We talk a lot about Gen AI, but what about the knowledge powering it?
Every organization is on an AI journey, building use cases, exploring platforms, pushing towards real business value, and for good reason. The technology is ready and the potential is real.
But one thing that consistently flies under the radar in these implementations is knowledge quality. We see this firsthand. The demo looks great, AI sounds confident, stakeholders are excited. Then it goes live, cracks appear, outdated answers, contradictions, confident responses that are subtly wrong. The instinct is to blame the model, swap it out, tune the prompts, try a different vendor. But more often than not, the model isn’t the problem, the knowledge is.
Organizational knowledge is written for humans who bring context and experience. AI has its own form of reasoning, but it doesn’t share our assumptions, our organizational context, or our unwritten rules. It takes what it finds literally.
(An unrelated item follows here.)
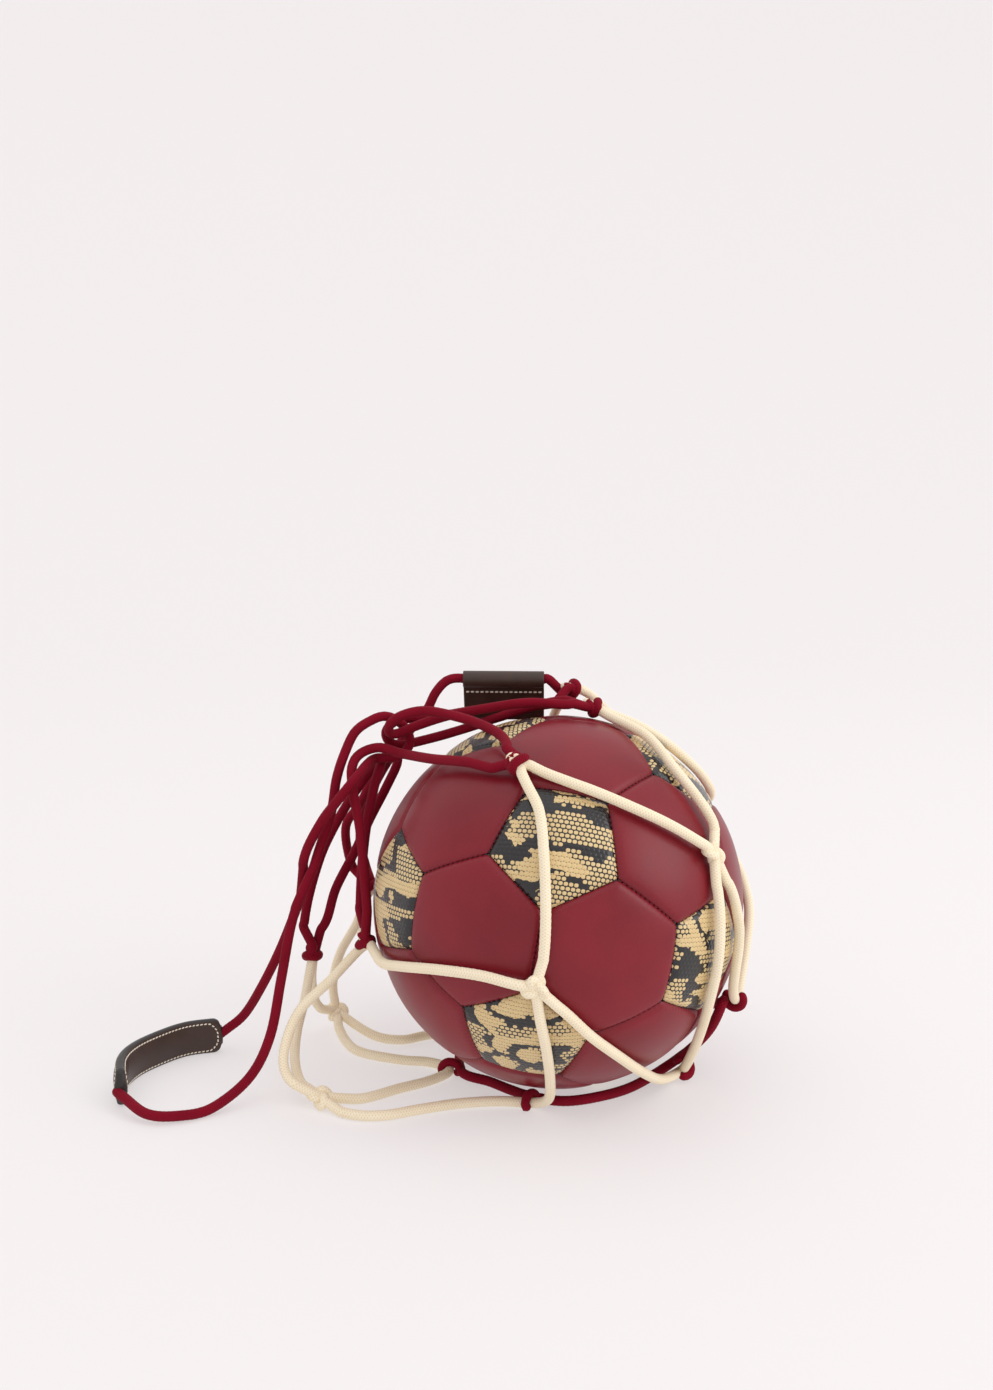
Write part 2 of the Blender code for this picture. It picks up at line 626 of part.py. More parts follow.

The core problems we run into:
- Content assumes the reader already knows things, AI doesn’t share that background
- Internal guidelines and customer-facing content often contradict each other, intentionally
- Documents are structured for readability, not machine comprehension
- Knowledge is spread across multiple sources with no single source of truth, and AI will use all of them
You don’t need to solve this before you start, but it needs to be on your roadmap early.
What we’re learning:
- Audience tagging: Same topic, different instructions for customers vs. internal agents. Without clear labeling the AI doesn’t know which applies
- Shared terminology: Domain terms, product names, internal system names, and abbreviations that feel obvious to us need to be explicitly defined so AI interprets them consistently
- Explicit context: Don’t assume prior knowledge. What a human infers from experience needs to be stated clearly for AI
- Contradiction resolution: Where internal and external content conflict, define which source takes priority in which context
- Metadata: Tagging content with topic, audience, validity date, and channel makes retrieval significantly smarter
- Use AI to restructure: Ironically, AI is great at rewriting human-written content into cleaner, machine-friendly formats
- Update process: Knowledge without a clear owner and review cycle becomes a liability; AI will keep using outdated content until someone tells it not to
Beyond structure, process and ownership matter too
Restructuring knowledge is the technical part. The harder part is organizational, defining who owns it, who keeps it current, and how changes are governed as products and policies evolve. Think of it less like a content project and more like a living system.
AI agents don’t just answer questions, they ask relevant follow-up questions, make decisions, and take actions on behalf of users. Knowledge quality affects all of it.
The AI solution is only as good as the knowledge it runs on
And structuring knowledge well is only part of the story, how you retrieve and connect that knowledge is equally important. Approaches like GraphRAG are changing what’s possible here, but that’s a topic for another article.